Object modeling scripts:
******
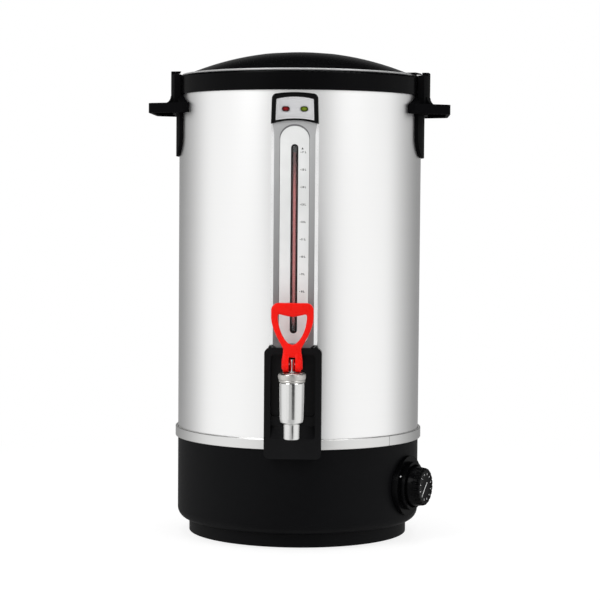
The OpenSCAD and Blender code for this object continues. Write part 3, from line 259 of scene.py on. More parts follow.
SLOT_LOOKS = {
    "base_plastic": lambda n: moulded(n, (0.0032, 0.0033, 0.0038), 0.42, 0.055, depth=0.5),
    "gloss_black": lambda n: moulded(n, (0.0016, 0.0016, 0.0019), 0.24, 0.05, grain=500.0, depth=0.12),
    "stainless": lambda n: brushed(n, (0.93, 0.93, 0.925), 0.34),
    "bright_steel": lambda n: polished(n, (0.76, 0.76, 0.75), 0.16),
    "zinc_steel": lambda n: brushed(n, (0.6, 0.61, 0.62), 0.4, (200, 200, 200)),
    "red_plastic": lambda n: moulded(n, (0.82, 0.0075, 0.0035), 0.3, 0.12, grain=300.0, depth=0.1),
    "silver_plastic": lambda n: moulded(n, (0.3, 0.305, 0.31), 0.36, 0.5, depth=0.2, metal=0.35),
    "white_face": lambda n: moulded(n, (0.69, 0.695, 0.69), 0.4, 0.4, depth=0.1),
    "sight_glass": clear,
    "red_stripe": lambda n: graded(n, "level_stripe", [
        (249, (0.004, 0.004, 0.005)), (257, (0.34, 0.07, 0.07)), (300, (0.5, 0.12, 0.115)),
        (395, (0.47, 0.115, 0.11)), (428, (0.1, 0.015, 0.015))], 0.0),
    "lens_red": lambda n: lens(n, (0.22, 0.005, 0.008), (0.02, 0.0012, 0.0015)),
    "lens_green": lambda n: lens(n, (0.15, 0.215, 0.012), (0.02, 0.028, 0.004)),
    "rubber": lambda n: moulded(n, (0.01, 0.01, 0.01), 0.8, 0.2, depth=0.8),
    "silicone": lambda n: moulded(n, (0.5, 0.5, 0.48), 0.5, 0.3, depth=0.3),
    "fibre": lambda n: fibrous(n, (0.55, 0.5, 0.3)),
    "aluminium": lambda n: brushed(n, (0.62, 0.63, 0.64), 0.5, (150, 150, 150)),
    "copper": lambda n: polished(n, (0.65, 0.32, 0.18), 0.3),
    "element": lambda n: brushed(n, (0.12, 0.11, 0.1), 0.6, (90, 90, 90)),
    "inner_plastic": lambda n: moulded(n, (0.35, 0.33, 0.27), 0.5, 0.3),
    "wire": lambda n: moulded(n, (0.16, 0.06, 0.02), 0.5, 0.3),
    "board": lambda n: moulded(n, (0.01, 0.09, 0.03), 0.4, 0.4),
    "brass": lambda n: polished(n, (0.7, 0.55, 0.28), 0.25),
}
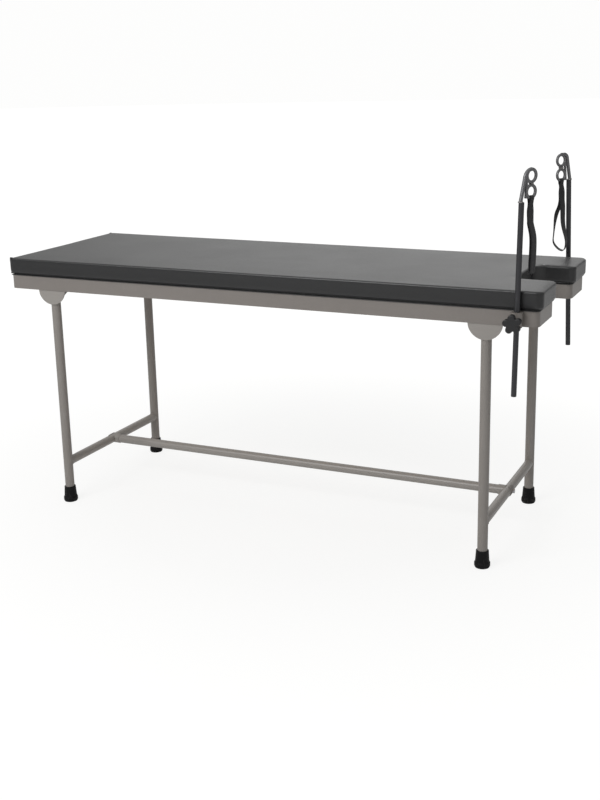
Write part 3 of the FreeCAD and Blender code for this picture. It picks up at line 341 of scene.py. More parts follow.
def make_frame_paint(name, colour):
    material, tree, shader = new_material(name, Coat_Weight=0.15, Coat_Roughness=0.3)
    tone = use_group(tree, DRIFT, Color=colour, Drift=0.12, Drift_Scale=7.0, Speck=0.06,
                     Speck_Scale=500.0)
    marks = use_group(tree, SCUFFS, Amount=0.5, Scale=26.0, Fade_Height=0.8)
    colour = mix_colours(tree, marks["Mask"], tone["Color"], (0.3, 0.29, 0.275, 1))
    tree.links.new(colour, shader.inputs["Base Color"])
    tree.links.new(spread(tree, tone["Mask"], 0.34, 0.46), shader.inputs["Roughness"])
    skin = add_node(tree, "TexNoise", Vector=object_point(tree), Scale=260.0, Detail=2.0)
    bump(tree, shader, skin.outputs["Fac"], 0.08, 0.0006)
    return material


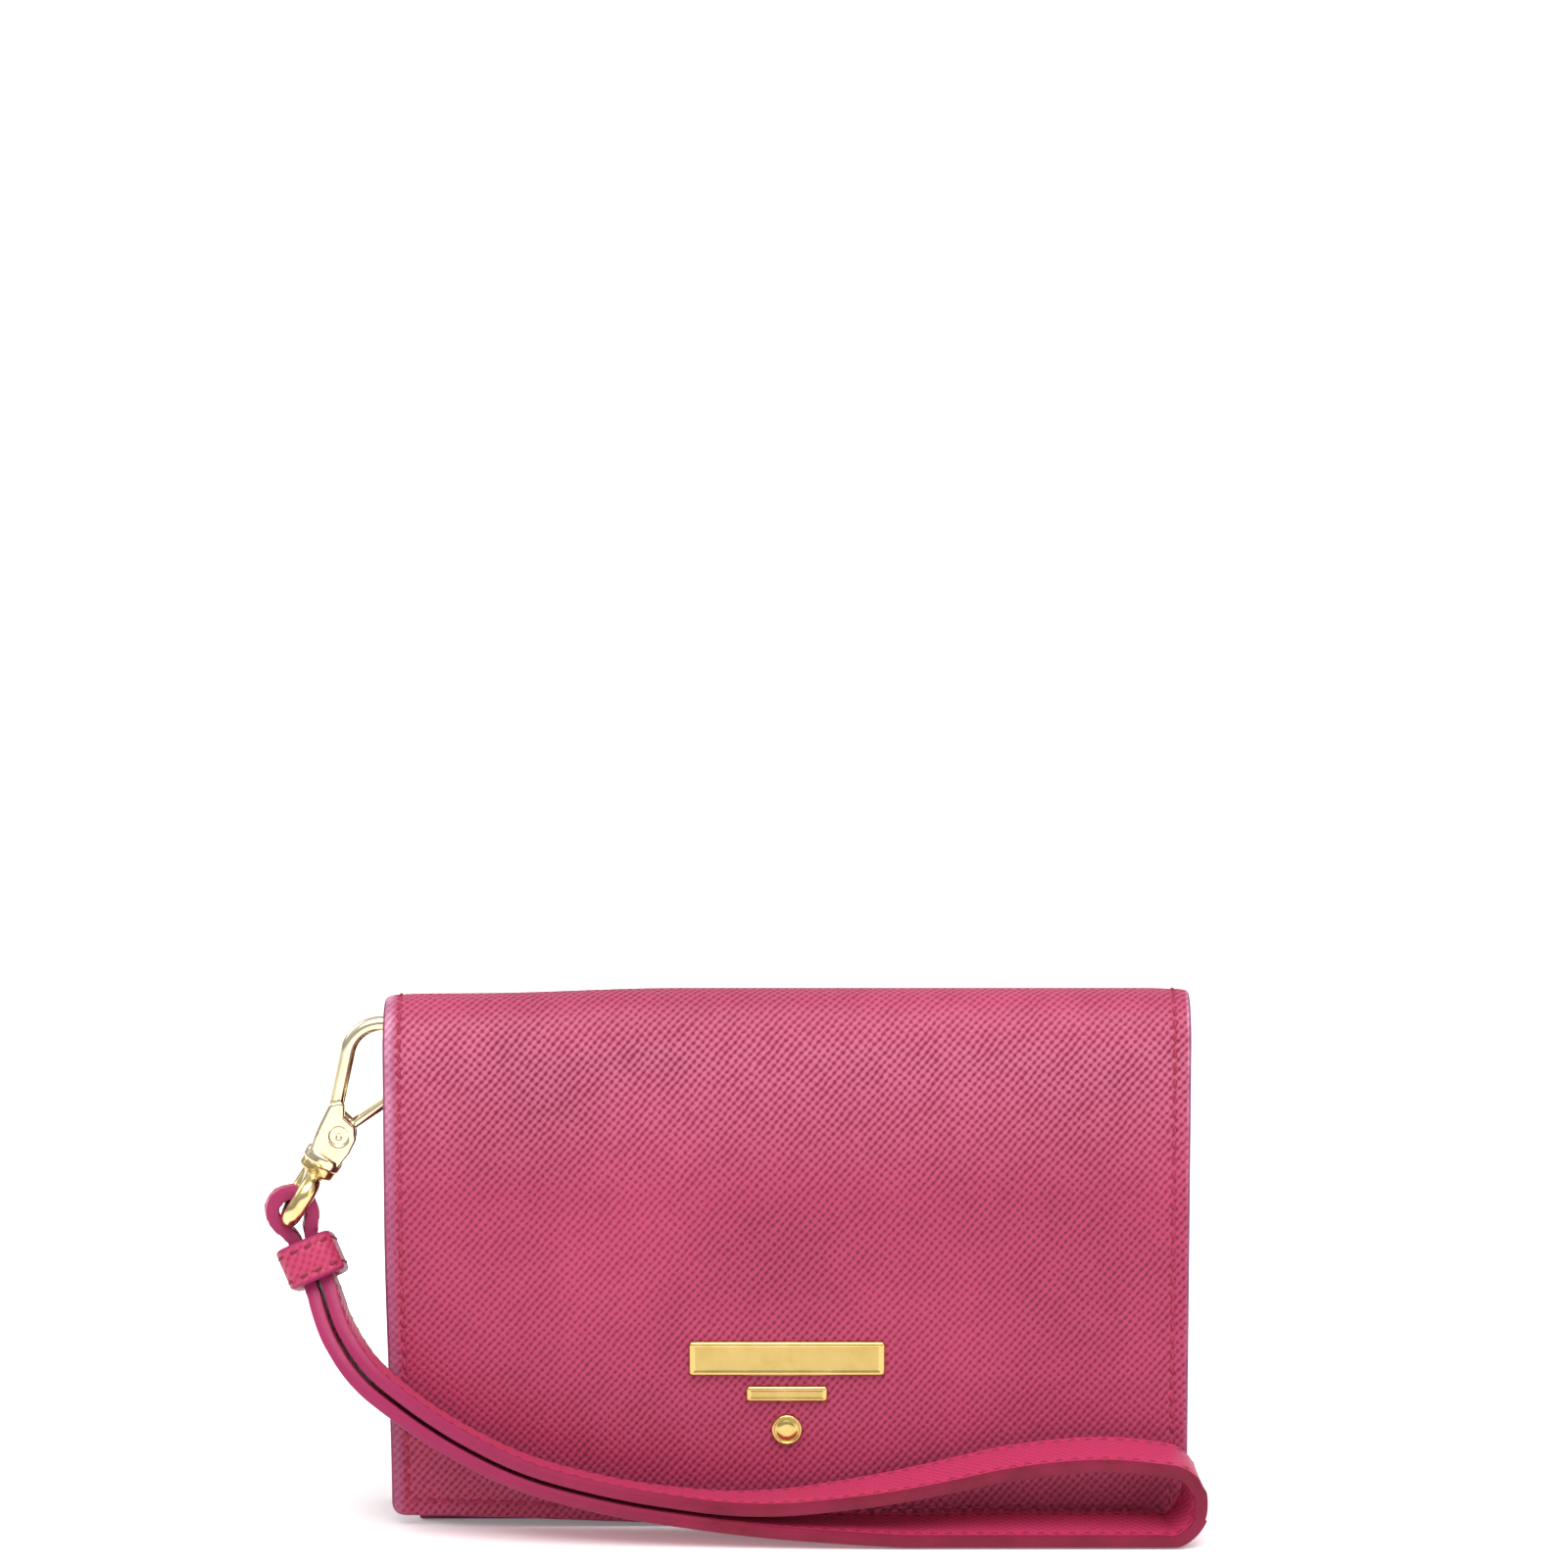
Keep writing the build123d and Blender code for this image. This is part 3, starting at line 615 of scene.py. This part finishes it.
NOTCH, NOTCH_RISE = 9.0, 4.95  # the thumb scoop's radius, and its centre above the edge
notch_half = math.sqrt(NOTCH ** 2 - NOTCH_RISE ** 2)


def scoop(a):
    return math.sqrt(NOTCH ** 2 - a * a) - NOTCH_RISE if abs(a) < notch_half else 0.0


def top_row(sheet):
    """One row of stitches along the top edge, down through the scoop."""
    end, beside = sheet.half - sheet.sewn, notch_half + 1.2
    points = [-end, -beside, *(notch_half * i / 4 * 0.92 for i in range(-4, 5)), beside, end]
    return [[(a, scoop(a) + sheet.sewn) for a in points]]


def side_rows(sheet):
    return sewn_run(sheet, top=True)


def make_inside():
    all_leather = (inner_leather, paint, inner_leather)
    scoop_marks = [notch_half * i / 8 for i in range(1, 9)] + [notch_half - 0.05, notch_half + 0.4]
    for index in (1, 2, 3):
        panel(f"card_panel_{index}", f"card_slot_{index}", all_leather, "wallet", top=scoop,
              more=scoop_marks, rows=top_row)
    panel("pocket_wall_front", "pocket_front", (leather, paint, inner_leather), "pocket_wall",
          corners=(CORNER, 0.0), rows=side_rows)
    panel("pocket_wall_lining", "pocket_lining", (lining_cloth,) * 3, "pocket_wall", rim=0.12, sewn=0)
    panel("flap_slip_pocket", "flap_pocket", all_leather, "flap", toward=-1, rim=0.15,
          corners=(CORNER, CORNER), rows=side_rows)

    low, high = box("base_strip")
    sheet = Sheet(high.x, high.y - low.y, high.z - low.z, rim=0.3, sewn=0)
    piece = plate("bottom_strip", sheet, lambda a, b, d: Vector((a, low.y + b, high.z - d)),
                  (inner_leather, paint, leather))
    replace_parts(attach(piece, "wallet"), "base_strip")
    make_gusset(-1, "gusset_left")
    make_gusset(1, "gusset_right")


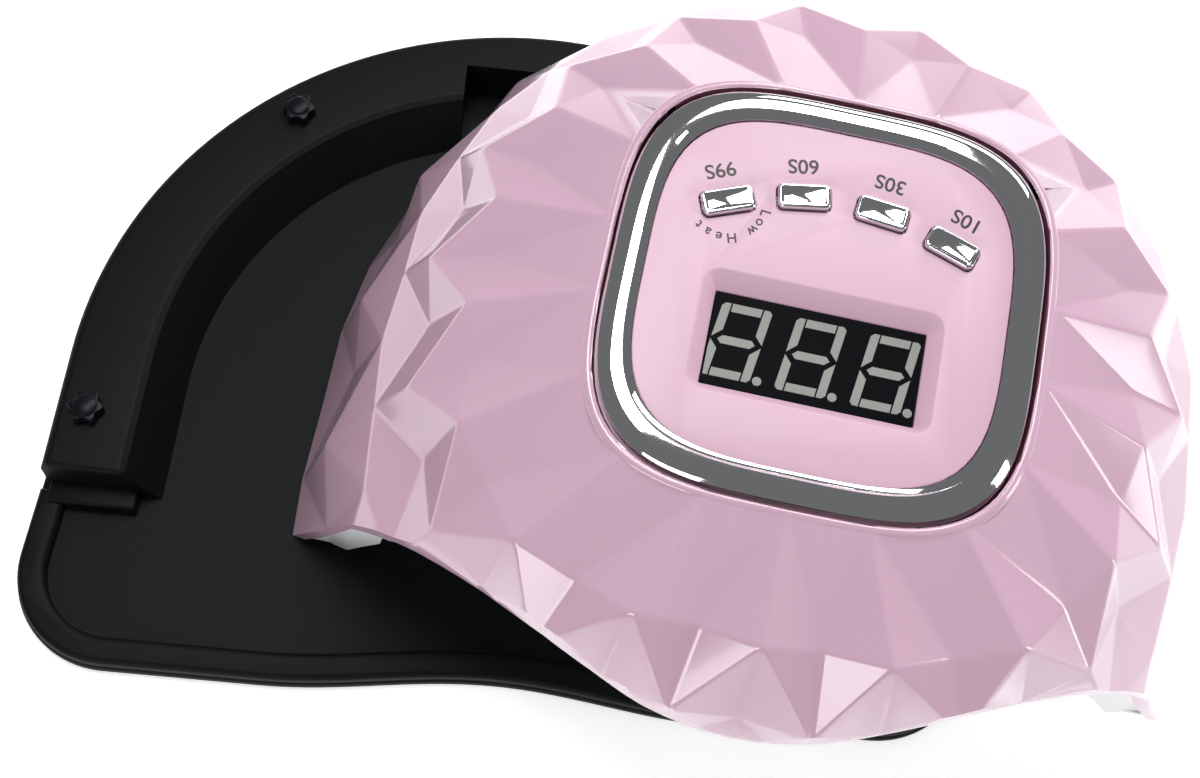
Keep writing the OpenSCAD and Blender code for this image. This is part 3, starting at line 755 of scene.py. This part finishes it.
******
Required work - Output exactly those lines that lie from the line with "Keep writing the build123d" through the line with "notch_half = math.sqrt(NOTCH", with both of those lines included.

Exercise result -
Keep writing the build123d and Blender code for this image. This is part 3, starting at line 615 of scene.py. This part finishes it.
NOTCH, NOTCH_RISE = 9.0, 4.95  # the thumb scoop's radius, and its centre above the edge
notch_half = math.sqrt(NOTCH ** 2 - NOTCH_RISE ** 2)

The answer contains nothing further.